Rack your brains and follow the clues through the abbey, fields and woods – a team tour featuring both nature and culture. Look forward to discovering new facts, putting your heads together and learning some rib-tickling new riddles.
Follow your nose and explore the monastic gardens with your eyes wide open, collecting ingredients to make your own fragrant or tasty gifts: lavender bags, petal soap bars, herbal salt, rose sugar, tea or smoothies. Truly organic: healthy and a treat for the senses!
In the past, monks once sang here; today, you can hear all kinds of musical instruments at the abbey. Let me show you my living room, there’s lots to discover! I can’t wait to find things out with you.
On your explorations of the music exhibition you will encounter a time machine, multimedia exhibits and experiments. You will not just see and hear musical instruments, but even try out some of them. Michel the cat really looks forward to meeting visitors of any age – and especially you!
With rainmakers, thunder tubes and many other Orff instruments, you can mimic various sounds of nature and everyday noises. These can be put together to create little compositions on all sorts of themes, which you can perform to get everyone guessing.

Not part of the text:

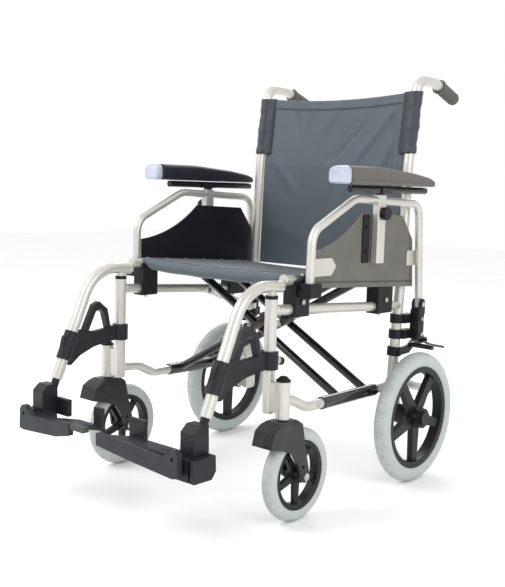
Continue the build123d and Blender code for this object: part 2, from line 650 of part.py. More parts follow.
# Seat rails, each welded to the top of a ladder, and the plugs in their front ends
SEAT_RAIL_SPAN = (-176.0, 240.0)
with BuildPart() as seat_rail:
    rail_ends = [(SEAT_RAIL_X, y, seat_rail_z(y)) for y in SEAT_RAIL_SPAN]
    rod(rail_ends[0], rail_ends[1], RAIL_R)
with BuildPart() as rail_plug:
    rod((SEAT_RAIL_X, -176.2, seat_rail_z(-176.2)), (SEAT_RAIL_X, -182, seat_rail_z(-182)), 11.5)
write_pair(group(seat_rail, rail_plug), "seat_rail")

# Support links from the upper side rails to the ladders
LINK_Y = 63.0
LINK_OUT = (212.0, upper_rail_z(LINK_Y) - 4.0)
LINK_IN = (69.0, 400.0)
with BuildPart() as link_pin:
    rod((LINK_OUT[0], LINK_Y - 9, LINK_OUT[1]), (LINK_OUT[0], LINK_Y + 9, LINK_OUT[1]), 3.0)
    for ear_y in (LINK_Y - 7.5, LINK_Y + 7.5):
        with Locations((LINK_OUT[0] + 6, ear_y, LINK_OUT[1])):
            Box(22, 3, 14)
    rod((FRAME_X, -200, upper_rail_z(-200)), (FRAME_X, 240, upper_rail_z(240)), RAIL_R + SHAFT_GAP, Mode.SUBTRACT)
write_pair(group(frame_bolts, link_pin), "frame_bolts")
with BuildPart() as link:
    link_plane = Plane(
        origin=(0.5 * (LINK_OUT[0] + LINK_IN[0]), LINK_Y + 2, 0.5 * (LINK_OUT[1] + LINK_IN[1])),
        x_dir=(LINK_OUT[0] - LINK_IN[0], 0, LINK_OUT[1] - LINK_IN[1]),
        z_dir=(0, -1, 0),
    )
    span = math.dist(LINK_OUT, LINK_IN)
    with BuildSketch(link_plane):
        SlotCenterToCenter(span, 18)
        with Locations((-span / 2, 0), (span / 2, 0)):
            Circle(3.0 + SHAFT_GAP, mode=Mode.SUBTRACT)
        with GridLocations(span / 6, 1, 5, 1):
            Circle(3.5, mode=Mode.SUBTRACT)
    extrude(amount=4)
write_pair(link, "support_link")

# Seat sling and back sling: soft upholstery
SLING_TOP = 20.0
with BuildPart() as seat_sling:
    side_plate(
        [
            (-160, seat_rail_z(-160) + RAIL_R + BODY_GAP),
            (-160, seat_rail_z(-160) + SLING_TOP),
            (236, seat_rail_z(236) + SLING_TOP),
            (236, seat_rail_z(236) + RAIL_R + BODY_GAP),
        ],
        -248,
        248,
    )
write_one(seat_sling.part, "seat_sling")

with BuildPart() as back_sling:
    side_plate(
        [(268, 512), (272, 512), (279.5, 760), (302, 938), (298, 938), (275.5, 760)],
        -FRAME_X + TUBE_R + 1.0,
        FRAME_X - TUBE_R - 1.0,
    )
    for side in (-1, 1):
        cane = [(side * FRAME_X, 281 + 0.125 * 30, 790), (side * FRAME_X, 281 + 0.125 * 172, 932)]
        rod(cane[0], cane[1], TUBE_R + 3.0)
        rod(
            (side * FRAME_X, 281, 760), (side * FRAME_X, 307, 968), TUBE_R + BODY_GAP, Mode.SUBTRACT
        )
        rod(
            (side * FRAME_X, 272, 485), (side * FRAME_X, 281, 760), TUBE_R + BODY_GAP, Mode.SUBTRACT
        )
write_one(back_sling.part, "back_sling")
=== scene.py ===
# %% [markdown]
# # Dressing a folding transit wheelchair
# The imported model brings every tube, wheel and joint as fixed meshes. This lesson gives
# them their finishes and adds what solids can't show: cloth slings, stitching, foam arm
# pads, ribbed hand grips, weld beads and screws. All numbers are metres in the model's
# own frame: -Y is the front, +X is the sitter's left and the floor is z = 0.

# %% Load the fixed frame
import json
import math

import bmesh
import bpy
from mathutils import Matrix, Vector


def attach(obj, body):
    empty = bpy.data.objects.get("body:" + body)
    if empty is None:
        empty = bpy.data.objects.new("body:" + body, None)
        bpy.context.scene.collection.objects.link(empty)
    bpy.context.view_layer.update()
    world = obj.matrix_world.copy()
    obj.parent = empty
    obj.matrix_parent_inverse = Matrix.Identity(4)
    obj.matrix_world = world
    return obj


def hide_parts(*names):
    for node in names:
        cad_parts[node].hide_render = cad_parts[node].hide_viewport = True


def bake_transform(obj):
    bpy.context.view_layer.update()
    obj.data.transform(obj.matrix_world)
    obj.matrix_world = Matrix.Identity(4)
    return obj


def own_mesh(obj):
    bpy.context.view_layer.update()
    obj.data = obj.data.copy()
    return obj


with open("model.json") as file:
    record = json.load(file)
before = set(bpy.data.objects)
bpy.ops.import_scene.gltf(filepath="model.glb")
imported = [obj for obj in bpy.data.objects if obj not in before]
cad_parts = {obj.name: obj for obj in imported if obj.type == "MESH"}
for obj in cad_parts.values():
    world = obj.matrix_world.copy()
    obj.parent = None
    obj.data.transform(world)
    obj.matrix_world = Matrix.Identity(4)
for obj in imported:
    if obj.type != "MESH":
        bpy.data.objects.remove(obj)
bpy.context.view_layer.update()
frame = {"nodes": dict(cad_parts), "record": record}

# %% [markdown]
# ## Camera
# A chair is usually shown from its front left corner, a little above the seat, so that
# both wheels, a footrest and the whole back can be seen. A fixed matrix says exactly where
# the camera stands: its first three columns are its right, its up and its back.

# %% Camera
view = bpy.data.objects.new("view", bpy.data.cameras.new("view"))
view.data.lens = 55.59
view.data.sensor_width = 36.0
view.matrix_world = Matrix(
    (
        (0.74942, -0.09852, 0.65472, 1.42230),
        (0.66144, 0.06761, -0.74694, -1.62912),
        (0.02932, 0.99284, 0.11584, 0.69526),
        (0.0, 0.0, 0.0, 1.0),
    )
)
bpy.context.collection.objects.link(view)
bpy.context.scene.camera = view
print("camera at", tuple(round(v, 2) for v in view.location))

# %% [markdown]
# ## Studio
# A product studio is a pale sweep and a few very large soft lamps. One big lamp high on
# the left front models the tubes, a weaker one fills from the right, and a strip behind
# draws a bright edge on the dark parts. The white surroundings keep shadows soft.

# %% Lamps
def soft_lamp(name, place, aim, size, watts):
    """A square area lamp at place that looks at aim."""
    lamp = bpy.data.objects.new(name, bpy.data.lights.new(name, "AREA"))
    lamp.data.size = size
    lamp.data.energy = watts
    lamp.location = place
    lamp.rotation_euler = (Vector(aim) - Vector(place)).to_track_quat("-Z", "Y").to_euler()
    bpy.context.collection.objects.link(lamp)
    return lamp


soft_lamp("key_lamp", (-1.3, -2.2, 2.6), (0.0, 0.0, 0.5), 1.8, 62)
soft_lamp("fill_lamp", (2.7, -0.6, 1.5), (0.0, 0.1, 0.5), 1.6, 26)
soft_lamp("back_lamp", (-1.2, 2.2, 2.2), (0.0, 0.2, 0.7), 1.4, 22)

world = bpy.data.worlds.new("surroundings")
bpy.context.scene.world = world
world.use_nodes = True
world.node_tree.nodes["Background"].inputs["Color"].default_value = (1.0, 1.0, 1.0, 1.0)
world.node_tree.nodes["Background"].inputs["Strength"].default_value = 1.0
bpy.context.scene.view_settings.view_transform = "Standard"

# %% [markdown]
# ## Values that add and multiply
# A finish is mostly arithmetic on masks: a scuff is a noise times a height, and bare
# colour is one minus dirt. Wiring that by hand is slow to read, so one small class wraps
# a socket and turns + - * / into Math nodes, in either order of the operands.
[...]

Stop! Don’t throw that away! Basic materials such as nutshells, cardboard tubes, bottle caps, pipes and much more can be turned into great musical instruments. You, too, will be doing all kinds of woodwork, armed with a hammer, saw and drill. The result of our construction work together will be a little musical gem that you can play both at the abbey and when you get home.
One circle, plenty of drums. A rhythm you just can’t resist joining in, whether you can play or not!
Standard tours lasting approx. 90 minutes can be booked in advance including the museum with the cloisters, the monastic gardens and the music exhibition “KlangZeitRaum” – Solving the Secret of Music. These are designed for groups of up to 30 people. Larger groups are divided up and can take a tour at the same time, on request.
Special tours are recommended for any visitors who are interested in a specific topic, are elderly or have difficulty walking. These individual tours of specific areas take roughly 1 hour and do not involve a great deal of stair-climbing. Visitors are then free to view the remaining areas of the museum if so desired.
A special tour is available on Salomon de Caus’s music machine, with a live demonstration of how water sets a sculpture in motion and plays a water organ with a pinned barrel. This tour is offered to groups of up to 60 people and takes roughly 45 minutes. Visitors are then free to view the remaining areas of the museum if so desired.
Special children’s tours have been designed for young visitors of different ages and levels of education. The group (of up to 25 children) can, of course, select certain areas they wish to visit.
When the nights draw in, evening tours by candlelight bring out the dignified beauty of the cloisters particularly starkly. These tours introduce visitors to the places where the monks once lived and worked, and take roughly 1 hour.